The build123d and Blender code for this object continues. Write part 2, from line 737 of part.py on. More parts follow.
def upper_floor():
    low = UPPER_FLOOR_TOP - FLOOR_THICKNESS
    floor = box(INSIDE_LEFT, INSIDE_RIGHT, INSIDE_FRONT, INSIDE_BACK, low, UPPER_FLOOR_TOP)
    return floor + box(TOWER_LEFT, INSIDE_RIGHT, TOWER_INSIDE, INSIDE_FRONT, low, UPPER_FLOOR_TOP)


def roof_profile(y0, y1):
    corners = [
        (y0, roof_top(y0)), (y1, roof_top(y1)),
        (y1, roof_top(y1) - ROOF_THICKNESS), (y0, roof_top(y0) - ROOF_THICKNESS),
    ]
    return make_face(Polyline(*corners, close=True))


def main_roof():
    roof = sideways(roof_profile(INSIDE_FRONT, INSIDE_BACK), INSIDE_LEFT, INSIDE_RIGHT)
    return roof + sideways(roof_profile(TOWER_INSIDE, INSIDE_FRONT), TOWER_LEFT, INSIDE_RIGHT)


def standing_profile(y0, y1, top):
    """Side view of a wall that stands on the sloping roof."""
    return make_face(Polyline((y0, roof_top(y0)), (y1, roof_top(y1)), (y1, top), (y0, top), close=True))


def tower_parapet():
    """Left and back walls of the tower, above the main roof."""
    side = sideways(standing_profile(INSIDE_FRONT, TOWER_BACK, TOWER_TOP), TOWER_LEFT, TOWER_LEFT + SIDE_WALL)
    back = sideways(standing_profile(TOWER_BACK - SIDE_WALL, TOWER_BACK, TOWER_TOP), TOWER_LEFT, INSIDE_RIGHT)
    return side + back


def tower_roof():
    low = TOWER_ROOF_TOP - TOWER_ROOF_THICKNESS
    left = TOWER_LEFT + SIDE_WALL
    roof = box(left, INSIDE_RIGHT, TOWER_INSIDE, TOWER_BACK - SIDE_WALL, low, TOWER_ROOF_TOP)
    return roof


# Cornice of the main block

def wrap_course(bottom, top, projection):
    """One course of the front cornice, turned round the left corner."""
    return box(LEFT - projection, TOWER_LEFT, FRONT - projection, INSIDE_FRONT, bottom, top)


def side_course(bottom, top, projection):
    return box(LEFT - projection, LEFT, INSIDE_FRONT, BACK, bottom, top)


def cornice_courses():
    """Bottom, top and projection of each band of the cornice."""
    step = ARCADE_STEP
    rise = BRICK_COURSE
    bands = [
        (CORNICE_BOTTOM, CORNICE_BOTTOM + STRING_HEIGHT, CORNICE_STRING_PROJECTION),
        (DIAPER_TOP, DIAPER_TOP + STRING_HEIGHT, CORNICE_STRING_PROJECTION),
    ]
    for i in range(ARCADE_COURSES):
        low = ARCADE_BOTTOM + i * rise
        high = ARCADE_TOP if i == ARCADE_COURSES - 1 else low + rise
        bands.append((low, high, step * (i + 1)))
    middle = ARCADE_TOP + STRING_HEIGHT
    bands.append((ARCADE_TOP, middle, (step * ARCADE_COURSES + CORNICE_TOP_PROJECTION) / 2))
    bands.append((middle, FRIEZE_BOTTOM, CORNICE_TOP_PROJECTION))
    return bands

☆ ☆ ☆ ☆

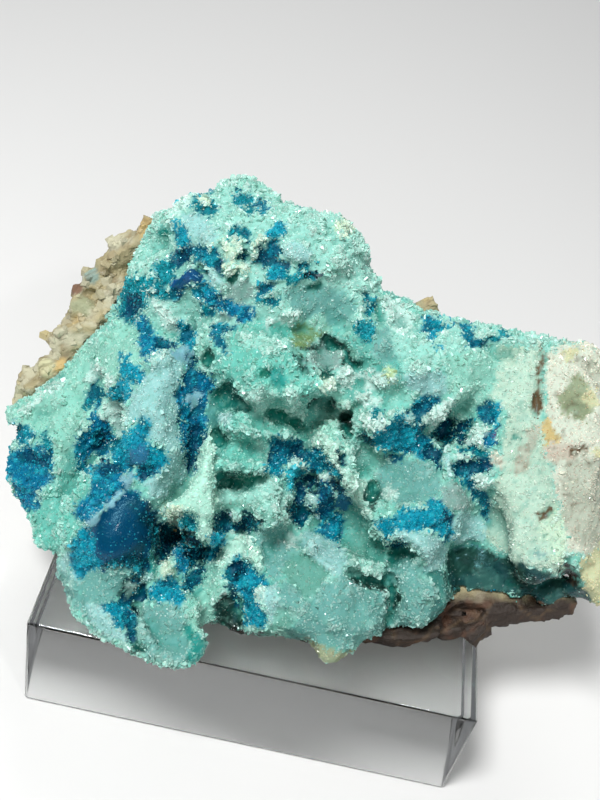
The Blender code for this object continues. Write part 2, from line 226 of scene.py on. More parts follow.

☆ ☆ ☆ ☆

## TASK GOAL
Pick out every line holding the string "follow" and return it.

## SOLUTION FOR THIS TASK
The build123d and Blender code for this object continues. Write part 2, from line 737 of part.py on. More parts follow.
The Blender code for this object continues. Write part 2, from line 226 of scene.py on. More parts follow.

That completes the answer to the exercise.